* WHAT IS EXPECTED *
Write out the listing beneath this instruction in its entirety, exactly as it reads.

[Begin]

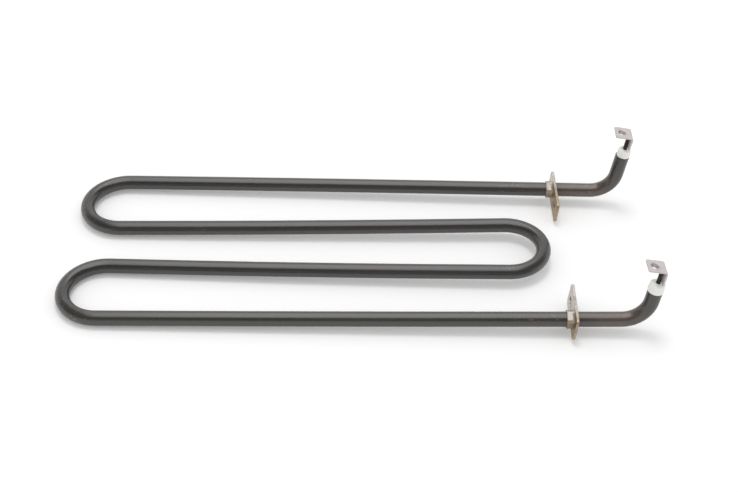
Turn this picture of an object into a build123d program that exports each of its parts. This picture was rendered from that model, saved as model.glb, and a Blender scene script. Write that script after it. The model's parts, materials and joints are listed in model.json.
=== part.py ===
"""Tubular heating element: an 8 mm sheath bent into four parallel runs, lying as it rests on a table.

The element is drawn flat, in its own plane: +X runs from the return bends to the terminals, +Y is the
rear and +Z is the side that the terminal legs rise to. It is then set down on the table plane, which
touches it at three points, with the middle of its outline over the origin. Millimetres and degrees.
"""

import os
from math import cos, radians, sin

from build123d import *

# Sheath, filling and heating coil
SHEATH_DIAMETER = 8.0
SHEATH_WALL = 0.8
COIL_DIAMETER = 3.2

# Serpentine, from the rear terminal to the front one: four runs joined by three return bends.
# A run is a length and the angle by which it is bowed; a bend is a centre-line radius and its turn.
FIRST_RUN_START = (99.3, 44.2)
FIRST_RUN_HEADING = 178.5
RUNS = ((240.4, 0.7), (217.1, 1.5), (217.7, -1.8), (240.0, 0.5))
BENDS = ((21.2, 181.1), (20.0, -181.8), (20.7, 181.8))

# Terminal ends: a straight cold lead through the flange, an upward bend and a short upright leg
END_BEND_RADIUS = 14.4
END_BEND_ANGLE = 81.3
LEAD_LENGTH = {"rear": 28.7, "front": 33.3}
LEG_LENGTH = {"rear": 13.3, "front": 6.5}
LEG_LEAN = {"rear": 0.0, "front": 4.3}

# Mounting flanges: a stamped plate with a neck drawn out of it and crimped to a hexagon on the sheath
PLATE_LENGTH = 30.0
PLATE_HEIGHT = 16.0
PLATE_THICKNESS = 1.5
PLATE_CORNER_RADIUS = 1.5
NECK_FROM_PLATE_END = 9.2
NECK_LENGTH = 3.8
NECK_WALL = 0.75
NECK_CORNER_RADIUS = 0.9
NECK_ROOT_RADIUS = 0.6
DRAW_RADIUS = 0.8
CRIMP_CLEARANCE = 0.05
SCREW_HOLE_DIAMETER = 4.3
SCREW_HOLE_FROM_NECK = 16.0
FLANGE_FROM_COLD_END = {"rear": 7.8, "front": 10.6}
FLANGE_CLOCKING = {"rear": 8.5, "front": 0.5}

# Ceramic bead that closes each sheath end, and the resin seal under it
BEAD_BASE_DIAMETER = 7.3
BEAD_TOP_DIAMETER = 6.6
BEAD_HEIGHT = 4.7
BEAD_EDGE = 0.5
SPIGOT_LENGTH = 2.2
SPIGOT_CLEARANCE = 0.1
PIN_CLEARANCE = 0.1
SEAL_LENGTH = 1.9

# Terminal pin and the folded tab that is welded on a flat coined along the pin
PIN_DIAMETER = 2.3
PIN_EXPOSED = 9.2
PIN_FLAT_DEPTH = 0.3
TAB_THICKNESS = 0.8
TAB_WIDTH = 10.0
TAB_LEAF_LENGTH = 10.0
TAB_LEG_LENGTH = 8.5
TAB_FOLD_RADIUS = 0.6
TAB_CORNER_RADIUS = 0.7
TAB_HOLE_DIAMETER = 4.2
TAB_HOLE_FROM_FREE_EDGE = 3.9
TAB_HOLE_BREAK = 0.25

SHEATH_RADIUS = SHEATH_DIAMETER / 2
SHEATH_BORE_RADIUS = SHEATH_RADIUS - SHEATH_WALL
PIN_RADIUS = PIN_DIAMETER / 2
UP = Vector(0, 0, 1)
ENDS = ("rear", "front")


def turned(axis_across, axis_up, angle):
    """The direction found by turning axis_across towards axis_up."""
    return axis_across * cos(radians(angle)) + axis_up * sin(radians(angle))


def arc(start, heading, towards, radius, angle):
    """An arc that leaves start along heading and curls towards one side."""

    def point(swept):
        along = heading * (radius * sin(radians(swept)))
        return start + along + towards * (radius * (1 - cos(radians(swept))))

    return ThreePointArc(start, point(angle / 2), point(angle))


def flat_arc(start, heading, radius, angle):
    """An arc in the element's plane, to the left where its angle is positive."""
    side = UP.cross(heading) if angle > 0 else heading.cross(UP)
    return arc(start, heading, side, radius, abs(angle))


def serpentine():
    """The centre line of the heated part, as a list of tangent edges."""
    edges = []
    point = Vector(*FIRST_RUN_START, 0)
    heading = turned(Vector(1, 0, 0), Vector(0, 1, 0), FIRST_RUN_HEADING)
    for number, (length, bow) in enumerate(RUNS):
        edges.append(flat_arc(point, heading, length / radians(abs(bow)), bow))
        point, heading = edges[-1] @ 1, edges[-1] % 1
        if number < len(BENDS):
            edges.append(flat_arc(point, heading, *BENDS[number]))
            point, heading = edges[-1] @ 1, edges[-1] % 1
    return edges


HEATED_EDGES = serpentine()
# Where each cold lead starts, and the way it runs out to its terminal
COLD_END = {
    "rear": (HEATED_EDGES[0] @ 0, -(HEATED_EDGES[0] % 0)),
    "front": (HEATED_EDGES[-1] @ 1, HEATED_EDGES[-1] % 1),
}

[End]

* ANSWER TO THE PROBLEM *
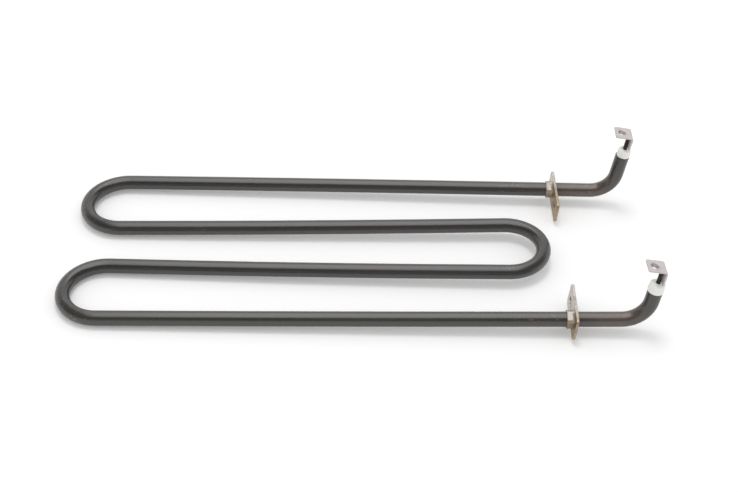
Turn this picture of an object into a build123d program that exports each of its parts. This picture was rendered from that model, saved as model.glb, and a Blender scene script. Write that script after it. The model's parts, materials and joints are listed in model.json.
=== part.py ===
"""Tubular heating element: an 8 mm sheath bent into four parallel runs, lying as it rests on a table.

The element is drawn flat, in its own plane: +X runs from the return bends to the terminals, +Y is the
rear and +Z is the side that the terminal legs rise to. It is then set down on the table plane, which
touches it at three points, with the middle of its outline over the origin. Millimetres and degrees.
"""

import os
from math import cos, radians, sin

from build123d import *

# Sheath, filling and heating coil
SHEATH_DIAMETER = 8.0
SHEATH_WALL = 0.8
COIL_DIAMETER = 3.2

# Serpentine, from the rear terminal to the front one: four runs joined by three return bends.
# A run is a length and the angle by which it is bowed; a bend is a centre-line radius and its turn.
FIRST_RUN_START = (99.3, 44.2)
FIRST_RUN_HEADING = 178.5
RUNS = ((240.4, 0.7), (217.1, 1.5), (217.7, -1.8), (240.0, 0.5))
BENDS = ((21.2, 181.1), (20.0, -181.8), (20.7, 181.8))

# Terminal ends: a straight cold lead through the flange, an upward bend and a short upright leg
END_BEND_RADIUS = 14.4
END_BEND_ANGLE = 81.3
LEAD_LENGTH = {"rear": 28.7, "front": 33.3}
LEG_LENGTH = {"rear": 13.3, "front": 6.5}
LEG_LEAN = {"rear": 0.0, "front": 4.3}

# Mounting flanges: a stamped plate with a neck drawn out of it and crimped to a hexagon on the sheath
PLATE_LENGTH = 30.0
PLATE_HEIGHT = 16.0
PLATE_THICKNESS = 1.5
PLATE_CORNER_RADIUS = 1.5
NECK_FROM_PLATE_END = 9.2
NECK_LENGTH = 3.8
NECK_WALL = 0.75
NECK_CORNER_RADIUS = 0.9
NECK_ROOT_RADIUS = 0.6
DRAW_RADIUS = 0.8
CRIMP_CLEARANCE = 0.05
SCREW_HOLE_DIAMETER = 4.3
SCREW_HOLE_FROM_NECK = 16.0
FLANGE_FROM_COLD_END = {"rear": 7.8, "front": 10.6}
FLANGE_CLOCKING = {"rear": 8.5, "front": 0.5}

# Ceramic bead that closes each sheath end, and the resin seal under it
BEAD_BASE_DIAMETER = 7.3
BEAD_TOP_DIAMETER = 6.6
BEAD_HEIGHT = 4.7
BEAD_EDGE = 0.5
SPIGOT_LENGTH = 2.2
SPIGOT_CLEARANCE = 0.1
PIN_CLEARANCE = 0.1
SEAL_LENGTH = 1.9

# Terminal pin and the folded tab that is welded on a flat coined along the pin
PIN_DIAMETER = 2.3
PIN_EXPOSED = 9.2
PIN_FLAT_DEPTH = 0.3
TAB_THICKNESS = 0.8
TAB_WIDTH = 10.0
TAB_LEAF_LENGTH = 10.0
TAB_LEG_LENGTH = 8.5
TAB_FOLD_RADIUS = 0.6
TAB_CORNER_RADIUS = 0.7
TAB_HOLE_DIAMETER = 4.2
TAB_HOLE_FROM_FREE_EDGE = 3.9
TAB_HOLE_BREAK = 0.25

SHEATH_RADIUS = SHEATH_DIAMETER / 2
SHEATH_BORE_RADIUS = SHEATH_RADIUS - SHEATH_WALL
PIN_RADIUS = PIN_DIAMETER / 2
UP = Vector(0, 0, 1)
ENDS = ("rear", "front")


def turned(axis_across, axis_up, angle):
    """The direction found by turning axis_across towards axis_up."""
    return axis_across * cos(radians(angle)) + axis_up * sin(radians(angle))


def arc(start, heading, towards, radius, angle):
    """An arc that leaves start along heading and curls towards one side."""

    def point(swept):
        along = heading * (radius * sin(radians(swept)))
        return start + along + towards * (radius * (1 - cos(radians(swept))))

    return ThreePointArc(start, point(angle / 2), point(angle))


def flat_arc(start, heading, radius, angle):
    """An arc in the element's plane, to the left where its angle is positive."""
    side = UP.cross(heading) if angle > 0 else heading.cross(UP)
    return arc(start, heading, side, radius, abs(angle))


def serpentine():
    """The centre line of the heated part, as a list of tangent edges."""
    edges = []
    point = Vector(*FIRST_RUN_START, 0)
    heading = turned(Vector(1, 0, 0), Vector(0, 1, 0), FIRST_RUN_HEADING)
    for number, (length, bow) in enumerate(RUNS):
        edges.append(flat_arc(point, heading, length / radians(abs(bow)), bow))
        point, heading = edges[-1] @ 1, edges[-1] % 1
        if number < len(BENDS):
            edges.append(flat_arc(point, heading, *BENDS[number]))
            point, heading = edges[-1] @ 1, edges[-1] % 1
    return edges


HEATED_EDGES = serpentine()
# Where each cold lead starts, and the way it runs out to its terminal
COLD_END = {
    "rear": (HEATED_EDGES[0] @ 0, -(HEATED_EDGES[0] % 0)),
    "front": (HEATED_EDGES[-1] @ 1, HEATED_EDGES[-1] % 1),
}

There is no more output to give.